KANSAS CITY, Mo. — As Big 12 coordinator of basketball officials Curtis Shaw rolled video illustrating the NCAA’s new campaign against physicality, clip No. 1 showed West Virginia defender Jabarie Hinds placing his off hand on the hip of Texas Tech guard and creating a turnover at midcourt.

Defenders like West Virginia guard Juwan Staten must be cautious about laying hands on dribblers as officials crack down on grabbing.

“That contact with the left arm, that contact with the left hand, those are now fouls,” Shaw said. “The offensive player never had a chance to get his team into their offensive pattern, never had a chance to run his play, because 50 feet away from the basket he’s being harassed.”

After years of the college game moving toward bigger biceps and fewer baskets, a correction became necessary. Scoring plummeted and grind-it-out games sapped the sport’s fluidity. Enter the Freedom of Movement Era (or rather a return to it), whereby defenders will be challenged to guard in a decidedly less-handsy manner.

Coaches on both sides of the new rules anticipate a tectonic shift, and no Big 12 team’s style of play figures to be more impacted than West Virginia’s, where Bob Huggins’ hard-guarding guys have owned a reputation for being brawny on and off the ball.

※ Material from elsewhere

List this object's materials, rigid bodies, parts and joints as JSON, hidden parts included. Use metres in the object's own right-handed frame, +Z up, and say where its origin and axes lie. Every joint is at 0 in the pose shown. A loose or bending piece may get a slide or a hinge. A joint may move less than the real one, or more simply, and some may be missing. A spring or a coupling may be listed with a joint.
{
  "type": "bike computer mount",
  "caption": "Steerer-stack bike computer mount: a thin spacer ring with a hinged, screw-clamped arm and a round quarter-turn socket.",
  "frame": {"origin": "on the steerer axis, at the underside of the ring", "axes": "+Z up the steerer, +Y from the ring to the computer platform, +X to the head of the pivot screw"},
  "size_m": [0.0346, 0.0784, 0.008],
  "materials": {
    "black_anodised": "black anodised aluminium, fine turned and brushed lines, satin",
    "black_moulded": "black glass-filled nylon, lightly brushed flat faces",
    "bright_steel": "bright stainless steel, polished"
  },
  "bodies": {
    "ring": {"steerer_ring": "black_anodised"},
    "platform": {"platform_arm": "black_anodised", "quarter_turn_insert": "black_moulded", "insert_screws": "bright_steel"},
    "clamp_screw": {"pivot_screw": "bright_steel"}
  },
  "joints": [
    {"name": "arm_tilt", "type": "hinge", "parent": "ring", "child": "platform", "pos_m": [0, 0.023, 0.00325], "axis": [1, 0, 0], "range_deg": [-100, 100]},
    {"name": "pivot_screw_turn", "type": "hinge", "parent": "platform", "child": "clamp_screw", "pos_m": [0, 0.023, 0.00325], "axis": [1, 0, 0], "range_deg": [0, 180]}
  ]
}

“I think the fallacy is we’re not going to have contact,” Huggins said. “You can’t put 10 people that big, that strong, that fast in such a confined area. They’re going to run into each other. It just happens, and it’s always been a contact sport.”

Yet that’s where Shaw differs (not the first guy with a whistle to dispute Huggins). Harkening back 122 years to Naismith jotting down  original 13 rules, Shaw contended “the focus of playing tough, physical defense was never the game of basketball. Let’s go back to playing an athletic game, not a physical game.”

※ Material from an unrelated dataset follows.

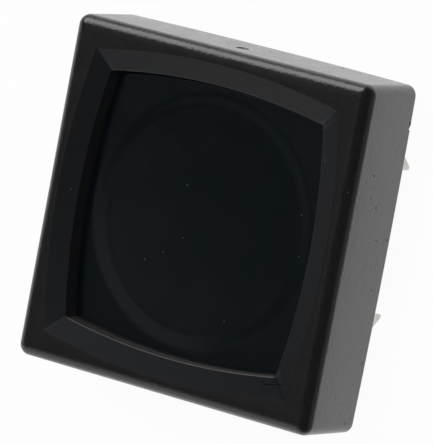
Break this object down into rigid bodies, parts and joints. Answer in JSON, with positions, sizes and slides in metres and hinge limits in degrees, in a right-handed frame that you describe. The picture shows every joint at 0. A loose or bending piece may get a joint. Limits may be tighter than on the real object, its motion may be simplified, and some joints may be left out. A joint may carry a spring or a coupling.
{
  "type": "pushbutton switch",
  "caption": "Low-profile square pushbutton switch for a circuit board, with a dished flush button in a barrel-shaped well and flat solder pins below.",
  "frame": {"origin": "middle of the seating plane on the circuit board, under the middle of the square frame", "axes": "+Z out of the button's face, +X along the contact bridges from the left pins to the right pins, +Y towards the side with the mould gate"},
  "size_m": [0.024, 0.024, 0.0096],
  "materials": {
    "frame_plastic": "fine spark-eroded satin black, glossier on the sloping border",
    "cap_plastic": "smooth blue-black with a light polish",
    "plunger_plastic": "natural moulded acetal",
    "base_plastic": "glass-filled matte black",
    "tinned_brass": "dull tin plating over brass",
    "contact_silver": "satin silver alloy",
    "spring_bronze": "rolled phosphor bronze",
    "spring_steel": "drawn stainless spring wire and strip"
  },
  "bodies": {
    "housing": {"bezel_frame": "frame_plastic", "base_plate": "base_plastic", "return_spring": "spring_steel", "terminal_upper_left": "tinned_brass", "terminal_upper_right": "tinned_brass", "terminal_lower_left": "tinned_brass", "terminal_lower_right": "tinned_brass", "fixed_contact_upper_left": "contact_silver", "fixed_contact_upper_right": "contact_silver", "fixed_contact_lower_left": "contact_silver", "fixed_contact_lower_right": "contact_silver"},
    "button": {"button_cap": "cap_plastic", "button_plunger": "plunger_plastic", "contact_spring_upper": "spring_steel", "contact_spring_lower": "spring_steel"},
    "bridge_upper": {"contact_bridge_upper": "spring_bronze", "moving_contact_upper_left": "contact_silver", "moving_contact_upper_right": "contact_silver"},
    "bridge_lower": {"contact_bridge_lower": "spring_bronze", "moving_contact_lower_left": "contact_silver", "moving_contact_lower_right": "contact_silver"}
  },
  "joints": [
    {"name": "button_press", "type": "slide", "parent": "housing", "child": "button", "axis": [0, 0, -1], "range_m": [0, 0.0009], "stiffness_N_per_m": 2200, "deforming": ["return_spring"]},
    {"name": "bridge_upper_lift", "type": "slide", "parent": "button", "child": "bridge_upper", "axis": [0, 0, 1], "range_m": [0, 0.00045], "deforming": ["contact_spring_upper"]},
    {"name": "bridge_lower_lift", "type": "slide", "parent": "button", "child": "bridge_lower", "axis": [0, 0, 1], "range_m": [0, 0.00045], "deforming": ["contact_spring_lower"]}
  ],
  "couplings": [
    {"joint": "bridge_upper_lift", "follows": "button_press", "ratio": 0.5},
    {"joint": "bridge_lower_lift", "follows": "button_press", "ratio": 0.5}
  ]
}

While Kansas coach Bill Self understands the move toward improving offensive flow, he worries that a spike in fouls and free throws won’t necessarily make the game more watchable.

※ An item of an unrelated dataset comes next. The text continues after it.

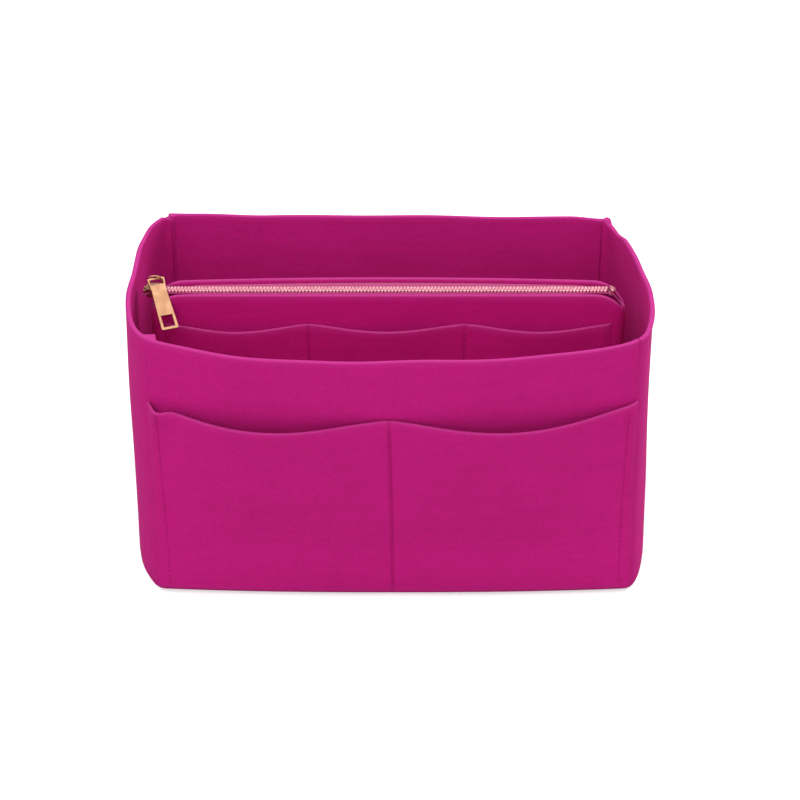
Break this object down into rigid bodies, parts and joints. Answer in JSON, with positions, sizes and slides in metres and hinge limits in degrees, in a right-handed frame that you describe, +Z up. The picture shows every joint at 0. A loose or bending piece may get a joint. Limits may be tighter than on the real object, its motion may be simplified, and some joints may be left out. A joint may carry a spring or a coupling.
{
  "type": "purse organizer insert",
  "caption": "Open felt shell with bulging ends, an outer double pocket, inner slip slots and a lift-out zip pouch standing in the middle.",
  "frame": {"origin": "middle of the base panel's underside", "axes": "+Z up, +X along the long side towards the viewer's right, +Y towards the rear wall"},
  "size_m": [0.316, 0.1893, 0.17],
  "materials": {
    "felt": "matte pressed felt",
    "felt_inner": "matte pressed felt",
    "zip_tape": "woven tape",
    "zip_teeth": "pale gold plated",
    "gold_metal": "polished light gold"
  },
  "bodies": {
    "shell": {"base_panel": "felt", "front_wall": "felt", "rear_wall": "felt", "left_side_wall": "felt", "right_side_wall": "felt", "front_outer_pocket": "felt", "front_inner_pocket": "felt_inner"},
    "pouch": {"pouch_front_panel": "felt_inner", "pouch_rear_panel": "felt_inner", "pouch_slip_pocket": "felt_inner", "zip_tape_front": "zip_tape", "zip_tape_rear": "zip_tape", "zip_teeth_front": "zip_teeth", "zip_teeth_rear": "zip_teeth", "zip_top_stop_front": "gold_metal", "zip_top_stop_rear": "gold_metal", "zip_bottom_stop": "gold_metal"},
    "slider": {"zip_slider": "gold_metal"},
    "pull": {"pull_tab": "gold_metal"}
  },
  "joints": [
    {"name": "pouch_lift", "type": "slide", "parent": "shell", "child": "pouch", "axis": [0, 0, 1], "range_m": [0, 0.18]},
    {"name": "zip_slide", "type": "slide", "parent": "pouch", "child": "slider", "axis": [1, 0, 0], "range_m": [0, 0.265], "deforming": ["zip_teeth_front", "zip_teeth_rear"]},
    {"name": "pull_swing", "type": "hinge", "parent": "slider", "child": "pull", "pos_m": [-0.139, 0, 0.1668], "axis": [-0.9272, -0.3746, 0], "range_deg": [0, 150]}
  ]
}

“Scoring will go up is because we’re shooting more free throws—it won’t be because of artistic play,” Self said. “Early in the season we may have some games where you can’t go up and down twice without having a stoppage because it’s going to be a broken game.”

During a decade-long NBA career that began in 1995, Iowa State coach Fred Hoiberg saw the league attempt to dissuade grabbing and bumping through a series of offensive-minded officiating progressions.

“First you could hand-check guys, and then it went to an arm bar rule, and then you couldn’t touch anybody,” Hoiberg recalled. “It was pretty ugly at first.”

Ugly was the precise description for a recent scrimmage in Ames where each team reached the double-bonus inside of 10 minutes. If players are parading to the foul line during the regular season, Hoiberg wonders how many teams will join Iowa State’s high-scoring realm from last season, when the Cyclones averaged 79.4 points per game, third-highest in the nation.

“I like the freedom of movement idea, and I think it will be great for the game,” said Hoiberg, who also favors a shorter shot clock to further drive up scoring.

At another scrimmage, Texas coach Rick Barnes thought three block calls were bogus, at least in real time. Upon reviewing the calls on tape, however, he realized the scrimmage officials were right.

“I think it’s going to be a drastic change in style of basketball if they enforce that rule and call it like they say they are,” he said. “I think zone can make a big comeback. There are going to be a lot of teams that will go back to the pack line defense.”

With teams receiving a preseason crash course in hands-off defense, some coaches worried about the possibility of games taking three hours and multiple starters fouling out. And unlike “points of emphasis” that officials essentially ignored during past seasons, supervisors pledge to hold their refs to the standard moving forward.

And the game’s participants must acclimate.

“It’s just a matter of getting used to what the new situations are and breaking some bad habits, because our kids have played so long doing certain things,” Shaw said. “We’ve got the smartest coaches we’ve ever had in college basketball, and they’ll adjust.”